# [GIVEN PROBLEM]
What is needed here is an exact copy of every entry.

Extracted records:
▼

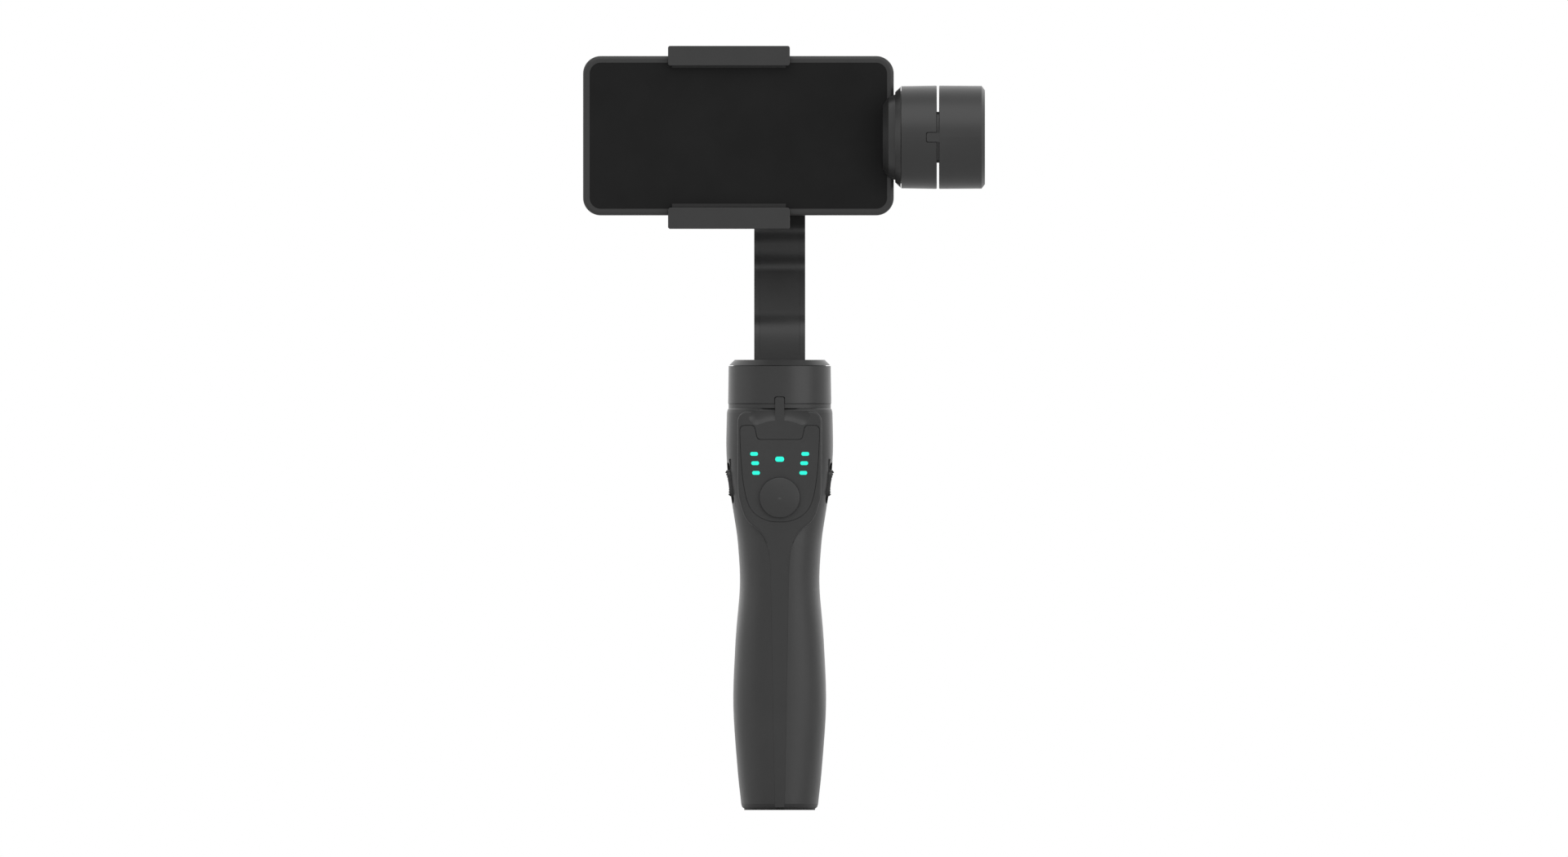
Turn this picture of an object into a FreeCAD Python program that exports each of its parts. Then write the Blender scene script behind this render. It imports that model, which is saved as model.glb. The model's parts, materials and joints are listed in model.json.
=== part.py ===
import FreeCAD, Part
import math
import os

# Three-axis hand-held phone gimbal. Millimetres, +Z up along the handle and the pan axis, -Y towards the operator,
# +X to the operator's right. The origin is the mouth of the tripod socket at the middle of the base.

# --- driving dimensions: handle -------------------------------------------------------------------------------
grip_height = 112.0          # base to the start of the head
head_height = 70.0           # start of the head to the shoulder under the pan motor
wall = 2.2                   # moulded wall of the grip shells
cover_thickness = 2.2
rim_width = 1.5              # wall round the shield that reaches back to the shells
rim_depth = 6.0
fascia_thickness = 1.4
seam = 0.12                  # gap left round the base cap and the arm covers
cover_fit = 0.03             # gap left round the strip and the shield
fascia_fit = 0.25            # gap left round the control panel
cover_edge = 0.9             # rounding of the shield's front edge
base_edge_height = 2.8       # lower end of the lofted grip
base_cap_height = 3.6
base_plug_height = 8.0
widest_y = -2.0              # where each cross-section is widest
base_z = 0.0

# height as a share of grip_height, half width, depth behind the front plane, half width of the front facet, back
grip_sections = [
    (0.0, 17.45, 0.05, 2.4, 17.4),
    (0.17, 19.15, 0.05, 2.7, 19.3),
    (0.45, 21.05, 0.05, 3.25, 21.0),
    (0.70, 19.9, 0.05, 3.75, 18.8),
    (0.93, 18.0, 0.05, 4.25, 16.2)]
# height above the start of the head, half width, depth behind the front plane, half width of the front facet, back
head_sections = [
    (9.0, 18.95, 0.4, 5.2, 17.0),
    (24.0, 21.1, 1.4, 6.4, 19.6),
    (41.0, 23.6, 1.8, 8.0, 22.2),
    (54.0, 24.2, 1.8, 9.0, 23.0),
    (68.0, 23.9, 1.8, 9.0, 22.9)]
shoulder_steps = [(0.0, 0.0), (1.4, 0.3), (2.0, 0.9)]     # rise and inset of the rounded shoulder
base_steps = [(0.0, 0.0), (1.4, 0.45), (2.2, 1.4)]        # drop and inset of the rounded base edge

# --- driving dimensions: controls -----------------------------------------------------------------------------
shield_half_width = 19.1
shield_top_drop = 1.2        # top edge of the shield below the shoulder
shield_corner = 5.0
scoop_radius = 6.0           # ball that hollows the shield on both sides of the key
scoop_depth = 1.15
scoop_half_width = 10.4
key_proud = 0.6              # how far the key and the cover stand in front of the pan can
key_half_width = 2.07
key_fit = 0.28               # gap between a key and its notch
key_corner = 0.8
key_rise = 3.1               # how far the key reaches up into a motor can
joystick_drop = 40.5         # joystick centre below the shoulder
joystick_cap_radius = 9.17
joystick_travel = 1.7
joystick_stem = 5.2
slider_drop = 34.0           # middle of the side sliders below the shoulder
slider_travel = 2.4
slider_half_length = 6.0
slider_half_width = 4.2
slider_y = -5.8              # middle of the side sliders, forward of the widest part
slider_lean = 8.06           # degrees
led_size = (3.5, 1.7)
status_led_size = (4.0, 2.3)
led_places = [(11.6, 20.7), (11.1, 24.9), (10.7, 29.3)]   # from the middle, below the shoulder
status_led_drop = 23.1

# --- driving dimensions: inside the handle --------------------------------------------------------------------
cell_radius = 9.2
cell_length = 65.0
cell_gap = 1.6
cell_fit = 0.25              # between a cell and its cradle
cradle_wall = 1.3
boss_radius = 2.6
screw_radius = 1.0
screw_head_radius = 1.9
screw_head_height = 1.4
socket_radius = 2.55         # 1/4-20 thread, minor diameter
socket_depth = 10.0
insert_radius = 5.0
insert_flange_radius = 6.2

# --- driving dimensions: motors -------------------------------------------------------------------------------
can_radius = 23.4
can_draft = 0.25
can_wall = 2.0
can_floor = 2.0
rotor_gap = 0.3              # between a can's rim and its rotor
rotor_thickness = 2.5
skirt_clearance = 0.4        # between the rotor's magnet carrier and the can
skirt_wall = 1.0
magnet_thickness = 1.6
air_gap = 0.8                # between the magnets and the stator
magnet_count = 14
tooth_count = 12
tooth_width = 2.6
tooth_tip = 2.2
coil_width = 4.9
hub_radius = 7.5
bearing_radius = 5.5
bearing_width = 3.0
shaft_radius = 2.5
running_clearance = 0.05
pan_can_length = 17.2
roll_can_length = 17.0
tilt_can_length = 16.1
housing_gap = 1.0            # between a can and the housing that it is keyed to
tab_reach = 4.6              # how far a housing's tab reaches into its can
neck_half_width = 10.3       # neck that joins a housing to its can
roll_housing_depth = 12.0
tilt_housing_depth = 20.8
housing_cap_thickness = 2.6
seat_height = 1.9
neck_radius = 20.0           # opening in the top of the shells
seat_inset = 0.2             # seat's rim inside the can's

# --- driving dimensions: arms ---------------------------------------------------------------------------------
arm_rise = 100.8             # pan rotor's face to the roll axis
arm_half_width = 11.55
arm_thickness = 8.0
arm_foot_y = 2.0             # middle of the strap over the pan rotor
arm_knee_y = 33.7            # middle of the strap where it runs upright behind the phone
arm_cover_half_width = 9.05
arm_cover_thickness = 1.0
roll_arm_thickness = 7.0
roll_arm_front = 22.0
tilt_axis_y = -32.0
tilt_gap_x = 71.2            # face of the tilt can on its keyed side

# --- driving dimensions: clamp and phone ----------------------------------------------------------------------
phone_length = 140.8
phone_height = 72.2
phone_thickness = 8.5
phone_right = 51.7
phone_bottom_drop = 35.4     # phone's lower edge below the tilt axis
phone_front_y = -29.5
phone_corner = 8.0
bezel = 3.0
glass_thickness = 0.8
pad_thickness = 0.6
phone_clearance = 0.1        # between the phone and the pads
end_clearance = 0.4          # between the phone's end and the tilt rotor
jaw_left = -50.6
jaw_right = 4.6
jaw_lip = 3.1
jaw_lip_overlap = 4.4        # how far a lip reaches over the phone's face
jaw_plate = 3.9
lower_jaw_plate = 5.4
clamp_front_y = -20.4
clamp_depth = 8.4
clamp_left = -46.0
clamp_right = 0.0
rod_radius = 1.5
rod_spread = 15.0            # guide rods from the clamp's middle
spring_wire = 0.45
spring_turns = 11
flange_length = 5.6
flange_small_radius = 14.6
flange_mid_radius = 18.2

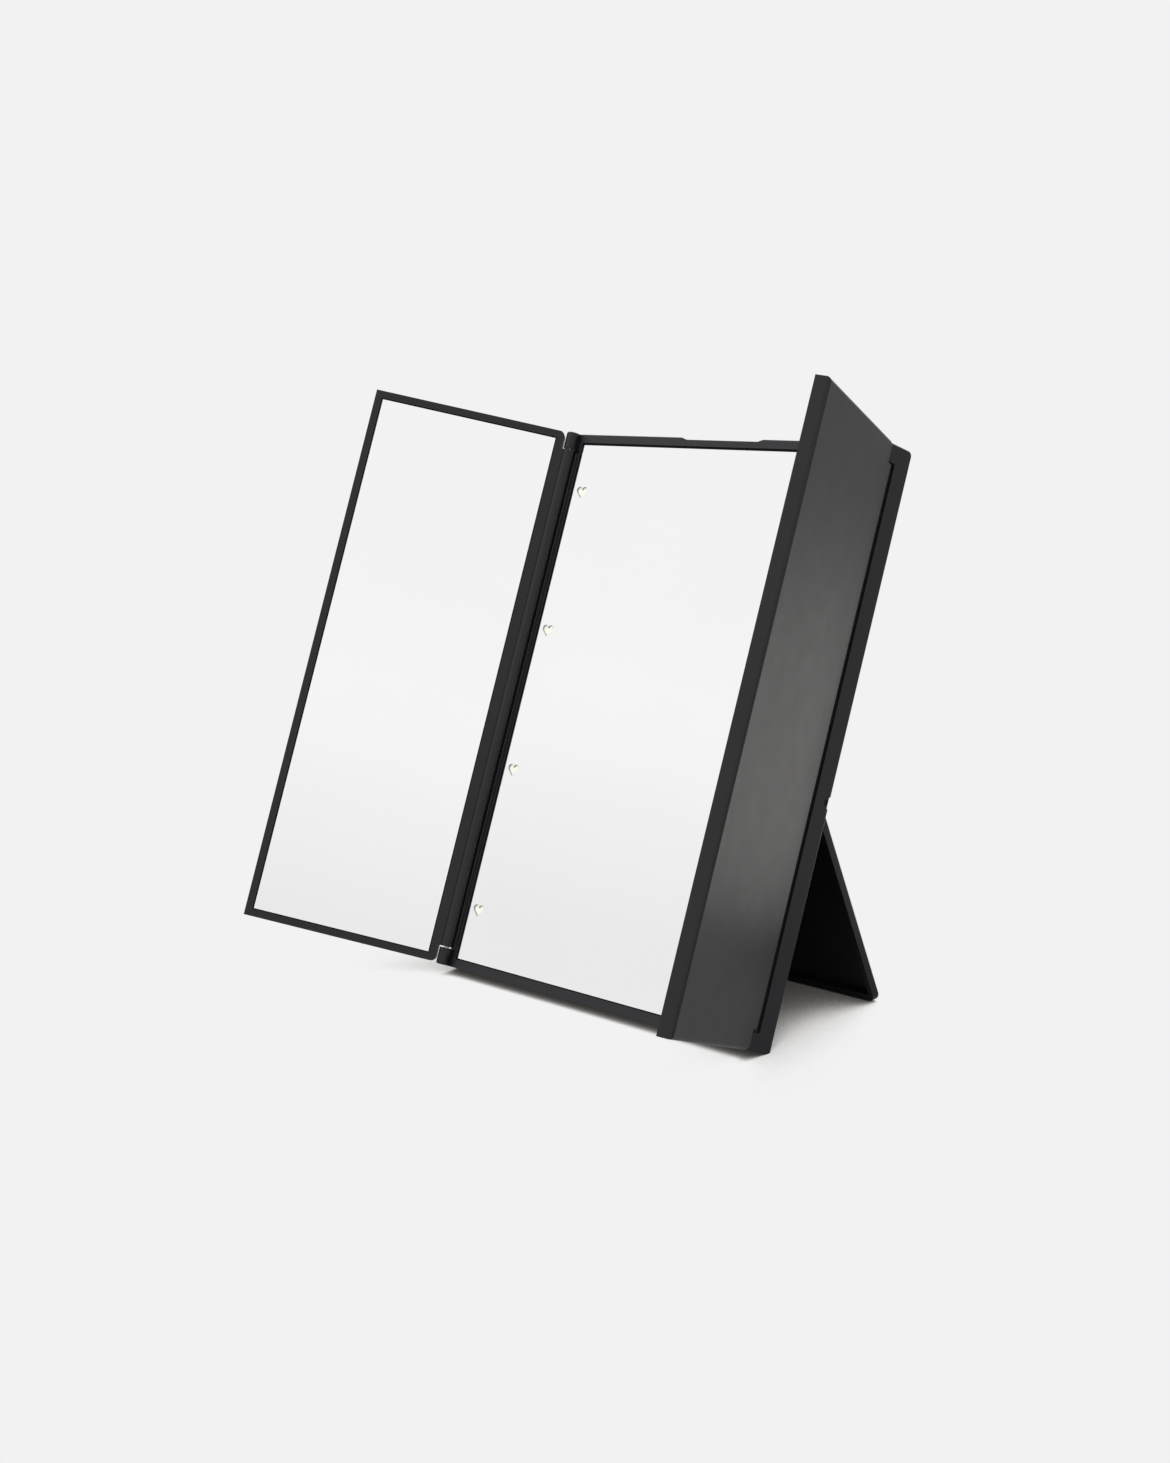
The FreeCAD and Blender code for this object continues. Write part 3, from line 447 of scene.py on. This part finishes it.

▲

# [RESPONSE]
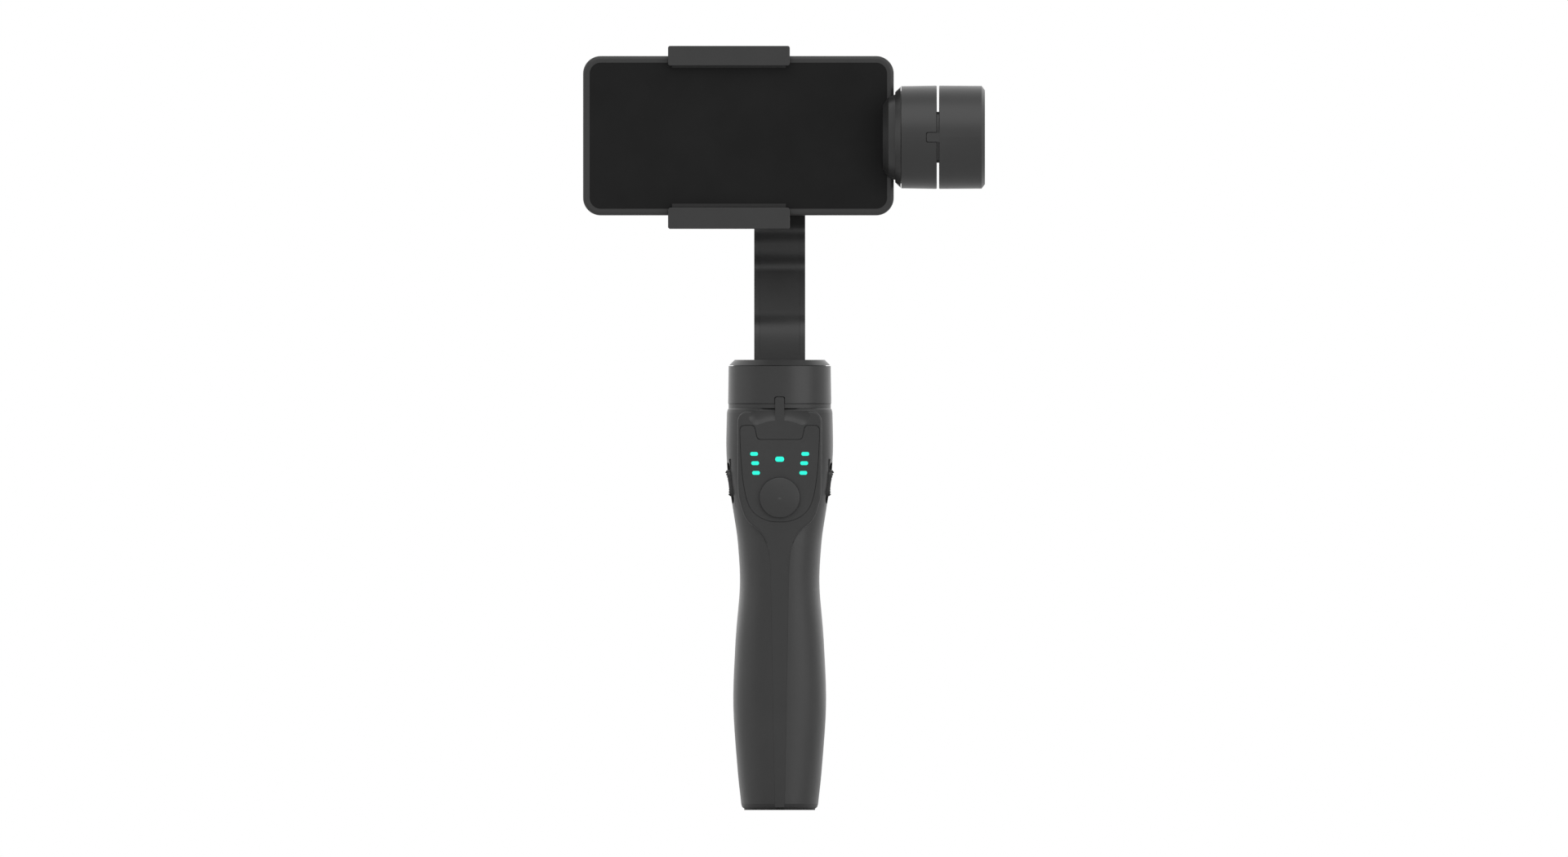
Turn this picture of an object into a FreeCAD Python program that exports each of its parts. Then write the Blender scene script behind this render. It imports that model, which is saved as model.glb. The model's parts, materials and joints are listed in model.json.
=== part.py ===
import FreeCAD, Part
import math
import os

# Three-axis hand-held phone gimbal. Millimetres, +Z up along the handle and the pan axis, -Y towards the operator,
# +X to the operator's right. The origin is the mouth of the tripod socket at the middle of the base.

# --- driving dimensions: handle -------------------------------------------------------------------------------
grip_height = 112.0          # base to the start of the head
head_height = 70.0           # start of the head to the shoulder under the pan motor
wall = 2.2                   # moulded wall of the grip shells
cover_thickness = 2.2
rim_width = 1.5              # wall round the shield that reaches back to the shells
rim_depth = 6.0
fascia_thickness = 1.4
seam = 0.12                  # gap left round the base cap and the arm covers
cover_fit = 0.03             # gap left round the strip and the shield
fascia_fit = 0.25            # gap left round the control panel
cover_edge = 0.9             # rounding of the shield's front edge
base_edge_height = 2.8       # lower end of the lofted grip
base_cap_height = 3.6
base_plug_height = 8.0
widest_y = -2.0              # where each cross-section is widest
base_z = 0.0

# height as a share of grip_height, half width, depth behind the front plane, half width of the front facet, back
grip_sections = [
    (0.0, 17.45, 0.05, 2.4, 17.4),
    (0.17, 19.15, 0.05, 2.7, 19.3),
    (0.45, 21.05, 0.05, 3.25, 21.0),
    (0.70, 19.9, 0.05, 3.75, 18.8),
    (0.93, 18.0, 0.05, 4.25, 16.2)]
# height above the start of the head, half width, depth behind the front plane, half width of the front facet, back
head_sections = [
    (9.0, 18.95, 0.4, 5.2, 17.0),
    (24.0, 21.1, 1.4, 6.4, 19.6),
    (41.0, 23.6, 1.8, 8.0, 22.2),
    (54.0, 24.2, 1.8, 9.0, 23.0),
    (68.0, 23.9, 1.8, 9.0, 22.9)]
shoulder_steps = [(0.0, 0.0), (1.4, 0.3), (2.0, 0.9)]     # rise and inset of the rounded shoulder
base_steps = [(0.0, 0.0), (1.4, 0.45), (2.2, 1.4)]        # drop and inset of the rounded base edge

# --- driving dimensions: controls -----------------------------------------------------------------------------
shield_half_width = 19.1
shield_top_drop = 1.2        # top edge of the shield below the shoulder
shield_corner = 5.0
scoop_radius = 6.0           # ball that hollows the shield on both sides of the key
scoop_depth = 1.15
scoop_half_width = 10.4
key_proud = 0.6              # how far the key and the cover stand in front of the pan can
key_half_width = 2.07
key_fit = 0.28               # gap between a key and its notch
key_corner = 0.8
key_rise = 3.1               # how far the key reaches up into a motor can
joystick_drop = 40.5         # joystick centre below the shoulder
joystick_cap_radius = 9.17
joystick_travel = 1.7
joystick_stem = 5.2
slider_drop = 34.0           # middle of the side sliders below the shoulder
slider_travel = 2.4
slider_half_length = 6.0
slider_half_width = 4.2
slider_y = -5.8              # middle of the side sliders, forward of the widest part
slider_lean = 8.06           # degrees
led_size = (3.5, 1.7)
status_led_size = (4.0, 2.3)
led_places = [(11.6, 20.7), (11.1, 24.9), (10.7, 29.3)]   # from the middle, below the shoulder
status_led_drop = 23.1

# --- driving dimensions: inside the handle --------------------------------------------------------------------
cell_radius = 9.2
cell_length = 65.0
cell_gap = 1.6
cell_fit = 0.25              # between a cell and its cradle
cradle_wall = 1.3
boss_radius = 2.6
screw_radius = 1.0
screw_head_radius = 1.9
screw_head_height = 1.4
socket_radius = 2.55         # 1/4-20 thread, minor diameter
socket_depth = 10.0
insert_radius = 5.0
insert_flange_radius = 6.2

# --- driving dimensions: motors -------------------------------------------------------------------------------
can_radius = 23.4
can_draft = 0.25
can_wall = 2.0
can_floor = 2.0
rotor_gap = 0.3              # between a can's rim and its rotor
rotor_thickness = 2.5
skirt_clearance = 0.4        # between the rotor's magnet carrier and the can
skirt_wall = 1.0
magnet_thickness = 1.6
air_gap = 0.8                # between the magnets and the stator
magnet_count = 14
tooth_count = 12
tooth_width = 2.6
tooth_tip = 2.2
coil_width = 4.9
hub_radius = 7.5
bearing_radius = 5.5
bearing_width = 3.0
shaft_radius = 2.5
running_clearance = 0.05
pan_can_length = 17.2
roll_can_length = 17.0
tilt_can_length = 16.1
housing_gap = 1.0            # between a can and the housing that it is keyed to
tab_reach = 4.6              # how far a housing's tab reaches into its can
neck_half_width = 10.3       # neck that joins a housing to its can
roll_housing_depth = 12.0
tilt_housing_depth = 20.8
housing_cap_thickness = 2.6
seat_height = 1.9
neck_radius = 20.0           # opening in the top of the shells
seat_inset = 0.2             # seat's rim inside the can's

# --- driving dimensions: arms ---------------------------------------------------------------------------------
arm_rise = 100.8             # pan rotor's face to the roll axis
arm_half_width = 11.55
arm_thickness = 8.0
arm_foot_y = 2.0             # middle of the strap over the pan rotor
arm_knee_y = 33.7            # middle of the strap where it runs upright behind the phone
arm_cover_half_width = 9.05
arm_cover_thickness = 1.0
roll_arm_thickness = 7.0
roll_arm_front = 22.0
tilt_axis_y = -32.0
tilt_gap_x = 71.2            # face of the tilt can on its keyed side

# --- driving dimensions: clamp and phone ----------------------------------------------------------------------
phone_length = 140.8
phone_height = 72.2
phone_thickness = 8.5
phone_right = 51.7
phone_bottom_drop = 35.4     # phone's lower edge below the tilt axis
phone_front_y = -29.5
phone_corner = 8.0
bezel = 3.0
glass_thickness = 0.8
pad_thickness = 0.6
phone_clearance = 0.1        # between the phone and the pads
end_clearance = 0.4          # between the phone's end and the tilt rotor
jaw_left = -50.6
jaw_right = 4.6
jaw_lip = 3.1
jaw_lip_overlap = 4.4        # how far a lip reaches over the phone's face
jaw_plate = 3.9
lower_jaw_plate = 5.4
clamp_front_y = -20.4
clamp_depth = 8.4
clamp_left = -46.0
clamp_right = 0.0
rod_radius = 1.5
rod_spread = 15.0            # guide rods from the clamp's middle
spring_wire = 0.45
spring_turns = 11
flange_length = 5.6
flange_small_radius = 14.6
flange_mid_radius = 18.2

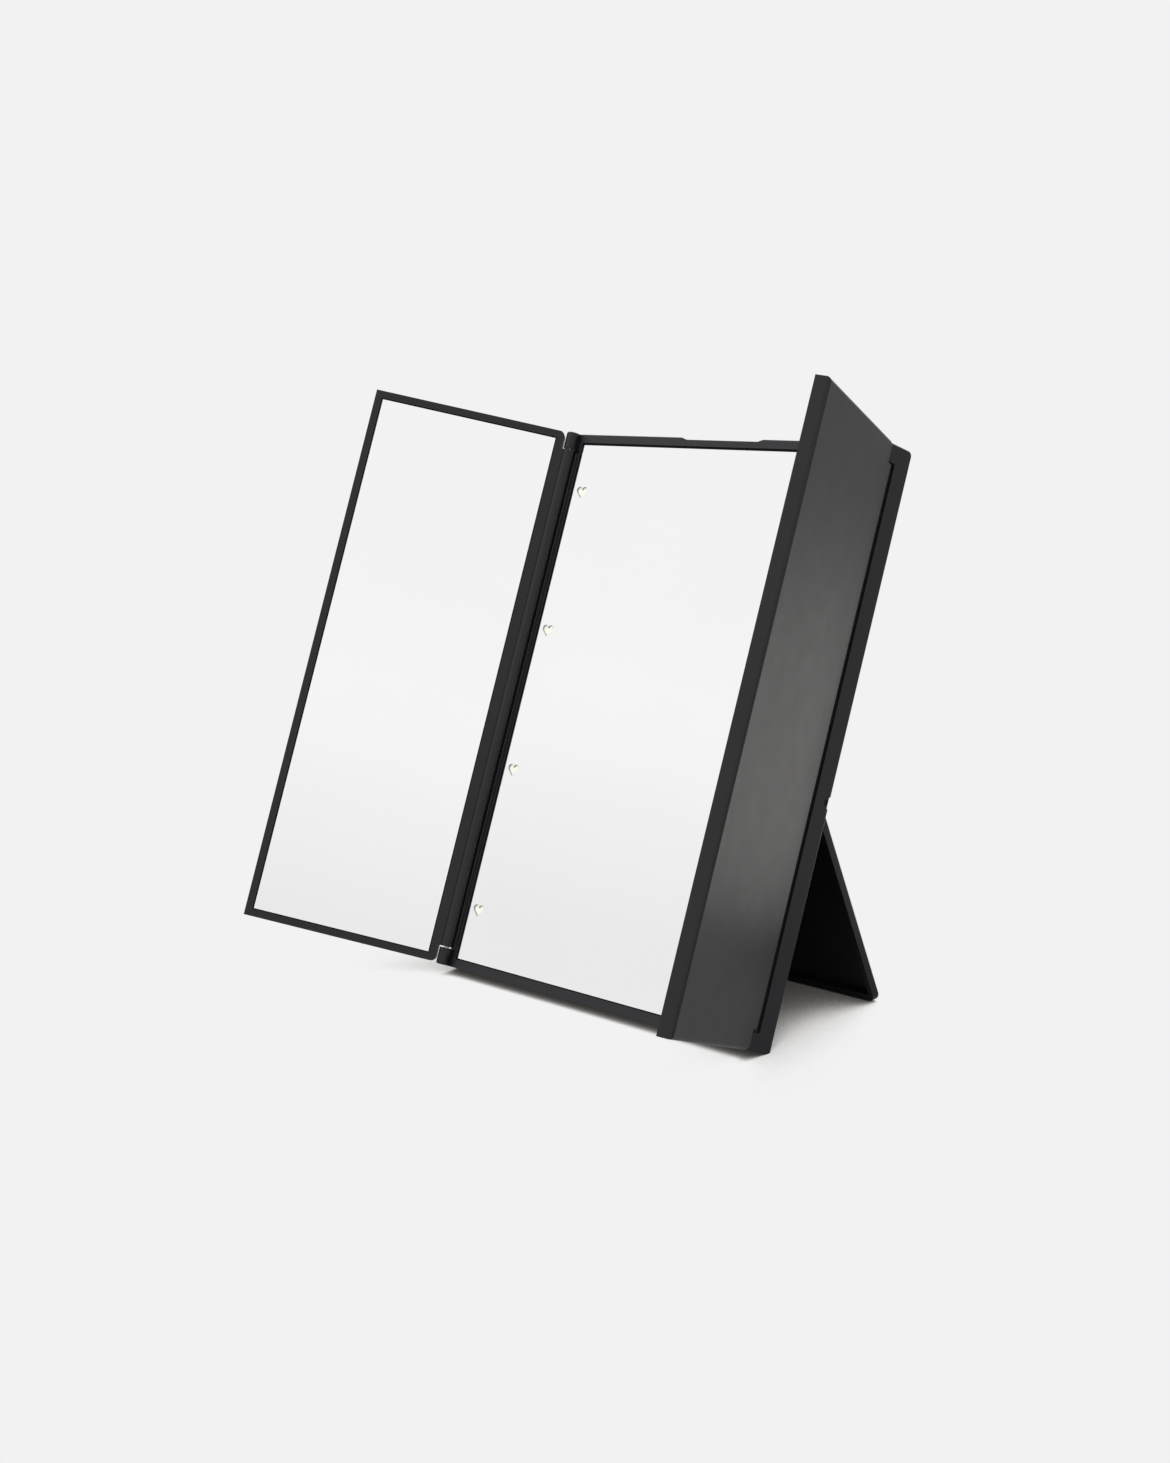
The FreeCAD and Blender code for this object continues. Write part 3, from line 447 of scene.py on. This part finishes it.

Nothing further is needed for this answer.